Handling multiple return values
Next we'll convert the tuple returned by the fun
function to something more useful: a dictionary of key-value pairs, where the keys are the desired column names (d
and e
in your example).
We'll accomplish this by using Python's zip
function and a tuple with the desired names.

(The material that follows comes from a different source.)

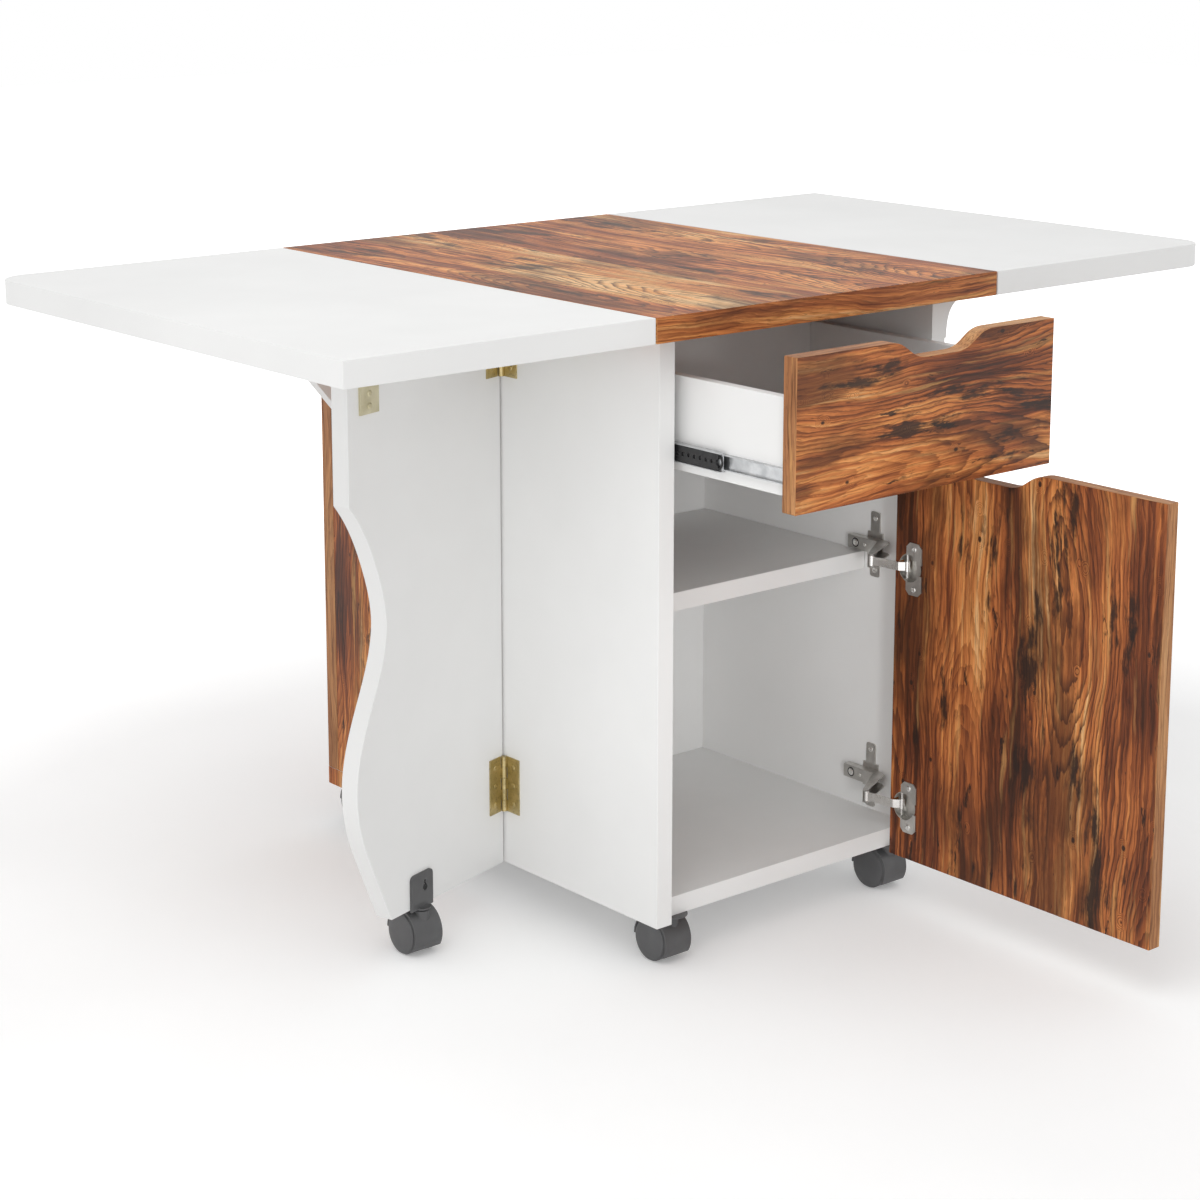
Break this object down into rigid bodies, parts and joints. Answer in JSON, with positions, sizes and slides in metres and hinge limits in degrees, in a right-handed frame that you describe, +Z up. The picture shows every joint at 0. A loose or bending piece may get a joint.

When we run this code, we will get a column of type struct
.
df.with_column(
pl.struct(["a", "b"])
.apply(lambda cols: dict(zip(("d", "e"), fun(cols["a"], cols["b"], 3))))
.alias("result")
)
df
shape: (5, 4)
┌─────┬─────┬─────┬───────────┐
│ a ┆ b ┆ c ┆ result │
│ --- ┆ --- ┆ --- ┆ --- │
│ i64 ┆ i64 ┆ i64 ┆ struct[2] │
╞═════╪═════╪═════╪═══════════╡
│ 1 ┆ 2 ┆ 3 ┆ {7,-1} │
├╌╌╌╌╌┼╌╌╌╌╌┼╌╌╌╌╌┼╌╌╌╌╌╌╌╌╌╌╌┤
│ 2 ┆ 3 ┆ 4 ┆ {11,0} │
├╌╌╌╌╌┼╌╌╌╌╌┼╌╌╌╌╌┼╌╌╌╌╌╌╌╌╌╌╌┤
│ 3 ┆ 4 ┆ 5 ┆ {15,1} │
├╌╌╌╌╌┼╌╌╌╌╌┼╌╌╌╌╌┼╌╌╌╌╌╌╌╌╌╌╌┤
│ 4 ┆ 5 ┆ 6 ┆ {19,2} │
├╌╌╌╌╌┼╌╌╌╌╌┼╌╌╌╌╌┼╌╌╌╌╌╌╌╌╌╌╌┤
│ 5 ┆ 6 ┆ 7 ┆ {23,3} │
└─────┴─────┴─────┴───────────┘
The names d
and e
do not appear in the output of the result
column, but they are there.
Using unnest
In the last step, we'll use the unnest
function to break the struct into two new columns.
df.with_column(
pl.struct(["a", "b"])
.apply(lambda cols: dict(zip(("d", "e"), fun(cols["a"], cols["b"], 3))))
.alias("result")
).unnest("result")
shape: (5, 5)
┌─────┬─────┬─────┬─────┬─────┐
│ a ┆ b ┆ c ┆ d ┆ e │
│ --- ┆ --- ┆ --- ┆ --- ┆ --- │
│ i64 ┆ i64 ┆ i64 ┆ i64 ┆ i64 │
╞═════╪═════╪═════╪═════╪═════╡
│ 1 ┆ 2 ┆ 3 ┆ 7 ┆ -1 │
├╌╌╌╌╌┼╌╌╌╌╌┼╌╌╌╌╌┼╌╌╌╌╌┼╌╌╌╌╌┤
│ 2 ┆ 3 ┆ 4 ┆ 11 ┆ 0 │
├╌╌╌╌╌┼╌╌╌╌╌┼╌╌╌╌╌┼╌╌╌╌╌┼╌╌╌╌╌┤
│ 3 ┆ 4 ┆ 5 ┆ 15 ┆ 1 │
├╌╌╌╌╌┼╌╌╌╌╌┼╌╌╌╌╌┼╌╌╌╌╌┼╌╌╌╌╌┤
│ 4 ┆ 5 ┆ 6 ┆ 19 ┆ 2 │
├╌╌╌╌╌┼╌╌╌╌╌┼╌╌╌╌╌┼╌╌╌╌╌┼╌╌╌╌╌┤
│ 5 ┆ 6 ┆ 7 ┆ 23 ┆ 3 │
└─────┴─────┴─────┴─────┴─────┘
One caution: using apply
with external libraries and/or custom Python bytecode subjects your code to the Python GIL. The result is very slow, single-threaded performance - no matter how it is coded. As such, I strongly suggest avoiding the use of apply
and custom Python functions, and instead trying to code your algorithms using only Polars Expressions, if you can.